Among the more appalling abuses committed during the Uribe years were the so-called "false positives": thousands of civilians who were murdered by the army and other security forces and then presented to the public as armed insurgents. In one especially notorious case, soldiers and officers executed twenty young men from the poor Bogota suburb of Soacha and then shipped the bodies — including the corpse of one retarded man — to remote areas of the country, where they were dumped in military clothing. According to a UN report, the impunity rate on these extrajudicial murders likely topped 98 percent.

Uribe claimed to have shut down paramilitary forces, but they continued to thrive on his watch (and still do). They have extensive political influence and even today directly control — by holding seats themselves or funding front politicians — roughly 30 percent of the congress, according to Gimena Sanchez of the Washington Office on Latin America.

Uribe's policies of state-sponsored violence could not have been a surprise to Clinton. In 2004, the Washington-based National Security Archives obtained via the Freedom of Information Act a remarkable DIA cable — written 13 years earlier — saying that then-Senator Uribe was a "close personal friend of Pablo Escobar" who was "dedicated to collaboration with the Medellín [drug] cartel at high government levels." The report put Uribe on a list of "the more important Colombian narco-traffickers contracted by the Colombian narcotic cartels for security, transportation, distribution, collection and enforcement of narcotics operations" and said Uribe was "linked to a business involved in narcotics activities in the United States."

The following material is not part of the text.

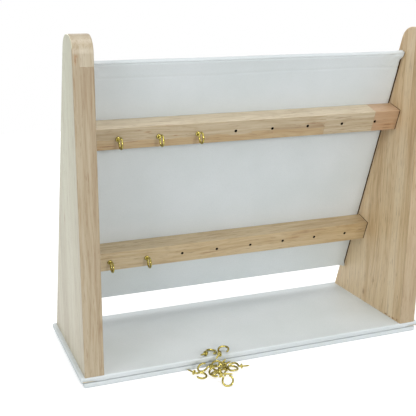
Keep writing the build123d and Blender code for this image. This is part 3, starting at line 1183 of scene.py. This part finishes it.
studio = {
    "aim": (0, 0, 0.12),
    "worldStrength": 0.42,
    "worldTint": (0.98, 0.995, 1.0, 1.0),
    "floorHalf": 1.3,
    "floorColour": (0.70, 0.70, 0.70, 1.0),
    "floorGlow": 0.58,
    "lamps": [
        {"name": "keyLamp", "place": (0.45, -3.5, 1.15), "size": 0.7, "watts": 37.0},
        {"name": "leftLamp", "place": (-3.2, -2.1, 1.9), "size": 2.4, "watts": 43.0},
        {"name": "topLamp", "place": (0.3, -0.8, 3.8), "size": 1.6, "watts": 47.0},
        {"name": "backLamp", "place": (-0.8, 3.4, 2.0), "size": 2.0, "watts": 34.0},
    ],
}


def makeFloor():
    # it glows only for the camera and in reflections, and keeps the object's shadow
    material = bpy.data.materials.new("paleFloor")
    tree = clearTree(material)
    rays = put(tree, "ShaderNodeLightPath").outputs
    diffuse = put(tree, "ShaderNodeBsdfDiffuse", {"Color": studio["floorColour"]})
    shown = maths(tree, "MAXIMUM", rays["Is Camera Ray"], rays["Is Glossy Ray"])
    glow = put(tree, "ShaderNodeEmission",
               {"Strength": maths(tree, "MULTIPLY", shown, studio["floorGlow"])})
    both = put(tree, "ShaderNodeAddShader", {0: diffuse.outputs[0], 1: glow.outputs[0]})
    put(tree, "ShaderNodeOutputMaterial", {0: both.outputs[0]})
    bm = bmesh.new()
    bmesh.ops.create_grid(bm, x_segments=4, y_segments=4, size=studio["floorHalf"])
    floor = addObject("paleFloor", meshFrom(bm, "paleFloor"))
    floor.data.materials.append(material)


def makeWorld():
    # white for the camera and in reflections, softer as a light
    world = bpy.data.worlds.new("studioWorld")
    tree = clearTree(world)
    rays = put(tree, "ShaderNodeLightPath").outputs
    shown = maths(tree, "MAXIMUM", rays["Is Glossy Ray"], rays["Is Transmission Ray"])
    shown = maths(tree, "MAXIMUM", rays["Is Camera Ray"], shown)
    soft = put(tree, "ShaderNodeBackground", {"Color": studio["worldTint"],
                                              "Strength": studio["worldStrength"]})
    white = put(tree, "ShaderNodeBackground", {"Color": (1, 1, 1, 1), "Strength": 1.0})
    both = put(tree, "ShaderNodeMixShader", {0: shown, 1: soft.outputs[0], 2: white.outputs[0]})
    put(tree, "ShaderNodeOutputWorld", {0: both.outputs[0]})
    bpy.context.scene.world = world


def makeLamps():
    aim = Vector(studio["aim"])
    for lamp in studio["lamps"]:
        data = bpy.data.lights.new(lamp["name"], "AREA")
        data.shape, data.size, data.energy = "DISK", lamp["size"], lamp["watts"]
        place = Vector(lamp["place"])
        turn = (place - aim).to_track_quat("Z", "Y").to_matrix().to_4x4()
        addObject(lamp["name"], data).matrix_world = Matrix.Translation(place) @ turn


makeFloor()
makeWorld()
makeLamps()
bpy.context.scene.view_settings.view_transform = "Standard"
print("studio made")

Yet none of this prevented Bill Clinton from currying favor with Uribe, possibly because the Clinton Foundation had big plans in Colombia. Bill even invited him to attend a Clinton Global Initiative event in New York in 2005, where Uribe joined Clinton onstage for a discussion about combatting global poverty.

Three years later, Clinton accepted a "Passion" award from Uribe at a New York event for his efforts to promote the country's image. (Uribe's personal image was so terrible that even Clinton's former vice president, Al Gore, reportedly refused to appear at an event with him around the same time.) Clinton took the opportunity to argue, with little evidence to support him, that the human rights situation in Colombia had greatly improved and urged Congress to pass a free trade agreement with the country.

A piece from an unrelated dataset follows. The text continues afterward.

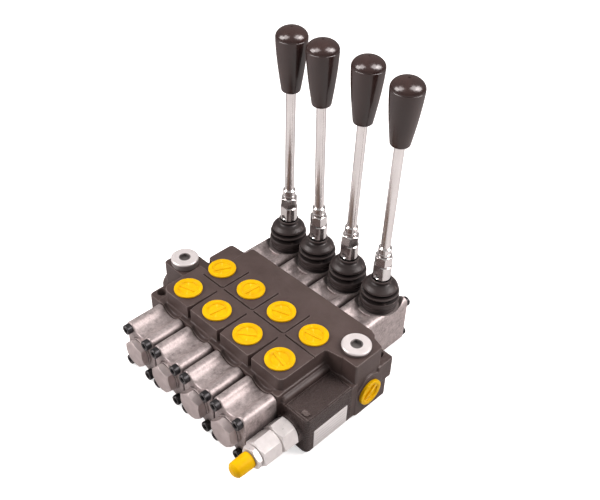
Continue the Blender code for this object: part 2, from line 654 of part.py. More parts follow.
def case_screws():
    """Thirty-two M5 socket head screws, sixteen through the spring caps and sixteen
    through the lever housings; thin strips inside the body join them as one group."""
    half = TIE_HALF
    end = SCREW_ROW_END + half
    low = CAP_LOBE_Z[0]
    spine = box(-half, half, TIE_FRONT_Y[0] + 0.2, TIE_BACK_Y[1] - 0.2, low - half, low + half)
    parts = []
    # strip y range, screw rows, face under the heads, screw tip, outward direction
    for strip, levels, seat, tip, outward in (
            (TIE_FRONT_Y, CAP_LOBE_Z, CAP_FRONT_Y - GAP, TIE_FRONT_Y[1] - GAP, -1),
            (TIE_BACK_Y, HOUSING_SCREW_Z, HOUSING_BACK_Y + GAP, TIE_BACK_Y[0] + GAP, 1)):
        parts += [box(-end, end, *strip, z - half, z + half) for z in levels]
        parts.append(box(-half, half, *strip, levels[0] - 0.5, levels[1] + 0.5))
        head = seat + outward * SCREW_HEAD_H
        profile = [(0, head), (SCREW_HEAD_R, head), (SCREW_HEAD_R, seat), (SCREW_R, seat),
                   (SCREW_R, tip), (0, tip)]
        for x in SECTIONS:
            for screw_x in lobe_places(x):
                for z in levels:
                    parts.append(turned(profile, (screw_x, 0, z), "Y", SCREW_SIDES))
    make("case_screws", spine, BLACK_OXIDE, joined=parts)


# ---- lever housings and boots -------------------------------------------------
SEAT_R = 17.2                   # round seat of the boot
SEAT_RIM_R = SEAT_R + 1.6
SEAT_Z = 43.5
SEAT_BASE_Z = 30
TAIL_BORE_R = 8.8               # bore for the spool's tail
LEVER_WELL_R = 7.8              # from the seat down to the spool
CUTTER_FRONT_Y = 50             # start of the cutters, in front of the housing

# Outside of the boot from its foot up. Columns: radius, height above the foot.
BOOT_OUTSIDE = [(16.3, 0.0), (16.3, 9.4), (15.4, 10.6), (12.4, 12.0), (12.4, 13.0),
                (15.6, 15.2), (15.3, 16.4), (12.3, 17.5), (12.3, 18.3), (13.9, 19.9),
                (13.0, 21.5), (8.0, 25.6), (8.9, 27.7)]
BOOT_INSIDE = [(10.4, 17.0), (11.0, 12.0), (12.6, 0.0)]     # from the top down
BOOT_TOP_Z = 72.5
BOOT_TOP_R = (8.7, 5.6)         # outside and inside


def lever_housing(name, x):
    # the seat rim is trimmed flush with the sides of the casting
    trim = math.degrees(math.acos((LOBE_X + LOBE_R) / SEAT_RIM_R))
    rim = (arc(x, PIVOT_Y, SEAT_RIM_R, trim, 180 - trim, 6)
           + arc(x, PIVOT_Y, SEAT_RIM_R, 180 + trim, 360 - trim, 6))
    cuts = [cylinder(SEAT_R, SEAT_Z, 60, (x, PIVOT_Y, 0), "Z", 18),
            cylinder(TAIL_BORE_R, CUTTER_FRONT_Y, 110, (x, 0, SPOOL_Z), "Y", 12),
            cylinder(LEVER_WELL_R, SPOOL_Z, 60, (x, PIVOT_Y, 0), "Z", 12)]
    for screw_x in lobe_places(x):
        for z in HOUSING_SCREW_Z:
            cuts.append(cylinder(SCREW_HOLE_R, CUTTER_FRONT_Y, 120, (screw_x, 0, z),
                                 "Y", SCREW_SIDES))
    make(name, prism(lobed(x, *HOUSING_LOBE_Z), BACK_Y + GAP, HOUSING_BACK_Y, "Y"), DIE_CAST,
         joined=[prism(rim, SEAT_BASE_Z, SEAT_Z)], cuts=cuts)


def lever_boot(name, x):
    foot = SEAT_Z + GAP
    profile = [(radius, foot + height) for radius, height in BOOT_OUTSIDE]
    profile += [(radius, BOOT_TOP_Z) for radius in BOOT_TOP_R]
    profile += [(radius, foot + height) for radius, height in BOOT_INSIDE]
    make(name, turned(profile, (x, PIVOT_Y, 0), "Z", 14), RUBBER)


# ---- levers -------------------------------------------------------------------
SPOOL_BALL_R = 4.0              # ball in the spool's pocket
PIVOT_BALL_R = 7.0
SOCKET_R = 7.4
SOCKET_FLAT = 6.4               # two flats, across the cross hole
SOCKET_Z = (73.0, 86.5)
CROSS_HOLE_R = 1.5
NUT_AF = 13.0
NUT_TURNS = (10, 25, 5, 18)     # degrees
NUT_Z = (86.8, 95.8)
ROD_R = 4.0
ROD_BORE_R = ROD_R + 0.6        # in the socket, the nut and the knob
ROD_Z = (78.5, 215.0)
COLLAR_R = 5.4
COLLAR_Z = (96.1, 104.0)
KNOB_Z = (198.4, 251.2)
KNOB_R = (7.8, 12.7)            # foot and widest point
KNOB_DOME_H = 6.6               # widest point to the top
LEAN_Z = 84.0                   # the rods stand slightly askew in their sockets
LEAN = ((0.4, 0.0), (-0.2, -1.9), (-1.9, -0.3), (-0.3, 0.9))   # degrees about X and Y


def lever_socket(name, x, parent):
    """Lower lever: a ball in the spool, the pivot ball and a head that takes the rod."""
    bottom, top = SOCKET_Z
    bore_floor = ROD_Z[0] - 1.0
    profile = [(0, SPOOL_Z - SPOOL_BALL_R)]
    profile += dome(SPOOL_BALL_R, SPOOL_BALL_R, SPOOL_Z, (-50, 0, 50))
    profile += [(2.6, SPOOL_Z + 4.5), (3.0, PIVOT_Z - 6.4)]
    profile += dome(PIVOT_BALL_R, PIVOT_BALL_R, PIVOT_Z, (-55, -18, 18, 47))
    profile += [(4.8, bottom + 0.3), (SOCKET_R, bottom + 0.3), (SOCKET_R, top),
                (ROD_BORE_R, top), (ROD_BORE_R, bore_floor), (0, bore_floor)]
    reach = 12                  # cutters extend this far from the lever's axis
    cuts = [box(x - reach, x + reach, front, back, bottom - 1, top + 1)
            for front, back in ((PIVOT_Y + SOCKET_FLAT, PIVOT_Y + reach),
                                (PIVOT_Y - reach, PIVOT_Y - SOCKET_FLAT))]
    cuts.append(cylinder(CROSS_HOLE_R, PIVOT_Y - reach, PIVOT_Y + reach,
                         (x, 0, bottom + 2.6), "Y", 6))
    obj = make(name, turned(profile, (x, PIVOT_Y, 0), "Z", 12), CHROME, cuts=cuts)
    origin_at(obj, (x, PIVOT_Y, PIVOT_Z))
    hang(obj, parent)


def lever_lock_nut(name, x, turn):
    hole = cylinder(ROD_BORE_R, 80, 100, (x, PIVOT_Y, 0), "Z", 10)
    return make(name, prism(hexagon(NUT_AF, turn, (x, PIVOT_Y)), *NUT_Z), CHROME, cuts=[hole])


def lever_rod(name, x):
    bottom, top = ROD_Z
    profile = [(0, bottom), (ROD_R, bottom), (ROD_R, COLLAR_Z[0]), (COLLAR_R, COLLAR_Z[0]),
               (COLLAR_R, COLLAR_Z[1]), (ROD_R, COLLAR_Z[1]), (ROD_R, top), (0, top)]
    return make(name, turned(profile, (x, PIVOT_Y, 0), "Z", 10), CHROME)


def lever_knob(name, x):
    """Knob with a blind bore: the profile meets the axis at its top and at the bore's end."""
    foot, wide = KNOB_R
    bottom, top = KNOB_Z
    bore_end = ROD_Z[1] + 0.5
    profile = [(ROD_BORE_R, bottom), (foot, bottom), (foot + (wide - foot) * 0.70, bottom + 26)]
    profile += dome(wide, KNOB_DOME_H, top - KNOB_DOME_H, (0, 34, 66))
    profile += [(0, top), (0, bore_end), (ROD_BORE_R, bore_end)]
    return make(name, turned(profile, (x, PIVOT_Y, 0), "Z", 14), KNOB_PLASTIC)


def lever_top(number, x, parent):
    """Nut, rod and knob, leaning together about a point in the socket."""
    pieces = (lever_lock_nut(f"lever_lock_nut_{number}", x, NUT_TURNS[number - 1]),
              lever_rod(f"lever_rod_{number}", x),
              lever_knob(f"lever_knob_{number}", x))
    lean_x, lean_y = LEAN[number - 1]
    foot_point = Matrix.Translation(Vector((x, PIVOT_Y, LEAN_Z)) * MM)
    lean = (foot_point @ Matrix.Rotation(math.radians(lean_x), 4, "X")
            @ Matrix.Rotation(math.radians(lean_y), 4, "Y") @ foot_point.inverted())
    for piece in pieces:
        piece.data.transform(lean)
        origin_at(piece, (x, PIVOT_Y, PIVOT_Z))
        hang(piece, parent)


# ---- assembly -----------------------------------------------------------------
valve_body()
port_plugs()
corner_plug("corner_plug_left", PLUG_LEFT, BOSS_LEFT_Z, CORNER_PLUG_TOPS[0])
corner_plug("corner_plug_right", PLUG_RIGHT, TOP_Z, CORNER_PLUG_TOPS[1])
relief_valve()

for number, x in enumerate(SECTIONS, 1):
    slide = empty(f"spool_{number}_axis", (x, 0, SPOOL_Z))
    spring_cap(f"spring_cap_{number}", x)
    end_plug(f"end_plug_{number}", x, END_PLUG_FACE_Y[number - 1], END_PLUG_TURNS[number - 1])
    spool(f"spool_{number}", x, slide)
    coil(f"centering_spring_{number}", (x, 0, SPOOL_Z), mean_r=8.2, wire_r=1.1,
         front=-58.0, back=-39.6, turns=3)
case_screws()

for number, x in enumerate(SECTIONS, 1):
    pivot = empty(f"lever_{number}_pivot", (x, PIVOT_Y, PIVOT_Z))
    lever_housing(f"lever_housing_{number}", x)
    lever_boot(f"lever_boot_{number}", x)
    lever_socket(f"lever_socket_{number}", x, pivot)
    lever_top(number, x, pivot)
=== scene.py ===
"""Hydraulic valve block with four levers.

The block stands on z = 0. Its four sections lie side by side along X, the spools run along Y,
spring caps and relief valve face the front (-Y), lever housings the back (+Y), levers point up.
Geometry is in millimetres and is scaled by MM; materials, lights and camera are in metres.
"""
import json
import math
from functools import reduce

import bmesh
import bpy
from mathutils import Matrix, Vector

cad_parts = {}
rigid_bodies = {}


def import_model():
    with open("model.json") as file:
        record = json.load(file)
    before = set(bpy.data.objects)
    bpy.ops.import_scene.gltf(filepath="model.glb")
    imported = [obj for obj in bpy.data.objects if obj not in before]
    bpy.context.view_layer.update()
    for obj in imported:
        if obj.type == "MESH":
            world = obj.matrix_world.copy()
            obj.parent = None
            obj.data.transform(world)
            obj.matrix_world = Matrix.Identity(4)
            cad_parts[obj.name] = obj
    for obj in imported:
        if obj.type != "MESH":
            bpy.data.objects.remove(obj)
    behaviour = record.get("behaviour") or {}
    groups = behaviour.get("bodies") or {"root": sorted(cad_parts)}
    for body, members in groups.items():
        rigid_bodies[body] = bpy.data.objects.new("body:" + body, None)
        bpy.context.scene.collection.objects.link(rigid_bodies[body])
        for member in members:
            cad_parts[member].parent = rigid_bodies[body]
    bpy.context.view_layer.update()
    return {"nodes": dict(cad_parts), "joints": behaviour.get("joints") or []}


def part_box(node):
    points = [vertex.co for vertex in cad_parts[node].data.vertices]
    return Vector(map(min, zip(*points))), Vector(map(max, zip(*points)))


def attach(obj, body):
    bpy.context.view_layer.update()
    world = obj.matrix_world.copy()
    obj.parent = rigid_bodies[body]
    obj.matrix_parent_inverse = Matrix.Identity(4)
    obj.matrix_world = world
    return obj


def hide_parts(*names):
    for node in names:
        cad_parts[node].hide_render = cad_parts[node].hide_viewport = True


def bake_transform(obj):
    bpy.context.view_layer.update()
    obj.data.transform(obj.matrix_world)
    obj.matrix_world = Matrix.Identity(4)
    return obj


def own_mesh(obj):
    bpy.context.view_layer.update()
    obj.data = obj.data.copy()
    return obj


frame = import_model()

for spare in ("Cube", "Light", "Camera"):
    old = bpy.data.objects.get(spare)
    if old is not None and spare not in frame["nodes"]:
        bpy.data.objects.remove(old, do_unlink=True)

MM = 0.001
ROOT = "valve_block"


def middle(node):
    low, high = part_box(node)
    return (low + high) / 2 / MM


def top_of(node):
    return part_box(node)[1].z / MM


# ---- positions shared by several pieces ------------------------------------------------
SECTIONS = [middle(f"spring_cap_{i}").x for i in (1, 2, 3, 4)]
HALF_PITCH = 18.0
SEAMS = [x + HALF_PITCH for x in SECTIONS[:3]]
SPOOL_Z = middle("spool_1").z
TOP_Z = top_of("valve_body")
# lever pivot, used where the frame has no tilt joint for lever 1
PIVOT_Y, PIVOT_Z = 96.0, 42.7
for joint in frame["joints"]:
    if joint["name"] == "lever_1_tilt":
        PIVOT_Y, PIVOT_Z = (place / MM for place in joint["pos_m"][1:])
PORT_ROWS = (middle("port_plug_a1").y, middle("port_plug_b1").y)
FRONT_Y, BACK_Y = -37.0, 56.0
CAP_FRONT_Y = -69.0
HOUSING_BACK_Y = 114.0
# lobed castings: heights of the lower and upper lobes, their distance from the middle, radius
CAP_LOBE_Z = (5.7, 39.6)
HOUSING_LOBE_Z = (5.7, 42.4)
HOUSING_SCREW_Z = (5.7, 39.8)
LOBE_X, LOBE_R = 12.15, 5.0
LOBE_DIP = 0.6
PLUG_LEFT = middle("corner_plug_left")
PLUG_RIGHT = middle("corner_plug_right")
PORT_RIGHT = middle("side_port_plug_right")
PORT_LEFT = middle("side_port_plug_left")
SIDE_X = 100.5
LEFT_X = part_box("side_port_plug_left")[0].x / MM + 2.8
BOSS_LEFT_Z = 54.0
RELIEF_SCREW = middle("relief_adjusting_screw")
RELIEF = (RELIEF_SCREW.x, 0, RELIEF_SCREW.z)
LUG_TOP_Z = 38.5
LUG_LEFT, LUG_RIGHT = (-85.1, -23.5), (89.6, 55.0)
SEAT_R, SEAT_Z = 17.2, 43.5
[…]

Here's part on an account from Newsweek:

At the June gala, Clinton's hosts played a video depicting him as a hero to Colombia; Uribe praised him as the country's unofficial minister of tourism because of his many trips there. Clinton then took the microphone and praised Uribe for reducing violence in the country…Allegations that his government was tied to murderous paramilitary groups (linked to the deaths of hundreds of trade unionists) had eroded support in Congress for the free-trade agreement.

Bill Clinton's vocal support for the free trade deal clashed sharply with his wife's platform for her ongoing presidential campaign. As a candidate in 2008, Hillary Clinton scornfully denounced the agreement due to concerns about labor and human rights abuses."I have spoken out against the deal, I will vote against the deal, and I will do everything I can to urge the Congress to reject the Colombia Free Trade Agreement," she told a union audience at the time. (Of course, she later voted for it. As we all know, and as Wikileaks has confirmed, Hillary sometimes takes public positions and sometimes takes private positions, depending on which is convenient.)

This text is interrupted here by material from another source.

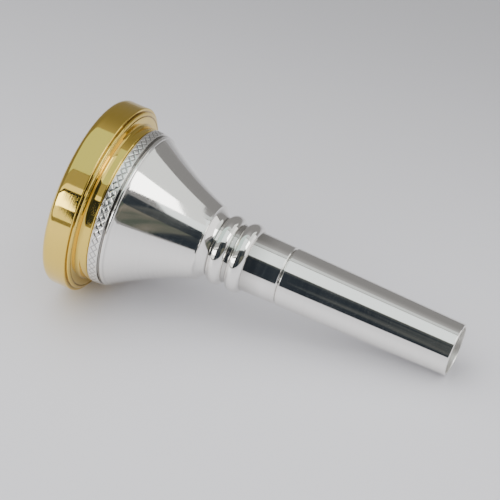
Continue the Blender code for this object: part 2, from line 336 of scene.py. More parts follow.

Fast forward three years to June 2010: President Obama is pushing hard to pass the Colombia Free Trade Agreement and no one was working harder to help him than Secretary of State Hillary Clinton.

At the time, Hillary Clinton was preparing for a trip to Colombia to meet with Uribe. Shortly before her departure, she received a briefing memo from Cindy Buhl, a congressional staffer for Congressman James McGovern of Massachussetts. The memo urged Hillary to confront Uribe publicly about "the recent rise in death threats, attacks and murders of Colombian human rights defenders, religious, community and other NGO leaders."

Buhl cited a UN report saying that 1,486 civilians had been executed by security forces during Uribe's first six years in office and said that the Colombian intelligence service was "at the service of paramilitary leaders and narcotraffickers" and used to spy on and intimidate Supreme Court justices, opposition politicians and journalists.

Secretary of State Clinton chose to ignore Buhl's advice during her visit. On June 9, she and Uribe dined at a Bogota steakhouse along with a few other guests, including Bill Clinton and Frank Giustra, who both happened to be in Bogota at precisely the same time. (In her memoir - Hard Choices - Hillary described this as "a happy coincidence in our hectic schedules.") During a press conference, Hillary said she wanted to "publicly express our admiration for President Uribe providing a remarkable example of strong democratic leadership."

"Your visit," a happy Uribe told Hillary in reply, "the fact that you spent the night in Bogotá, and President Clinton's frequent visits, are a great manifestation of confidence in Colombia."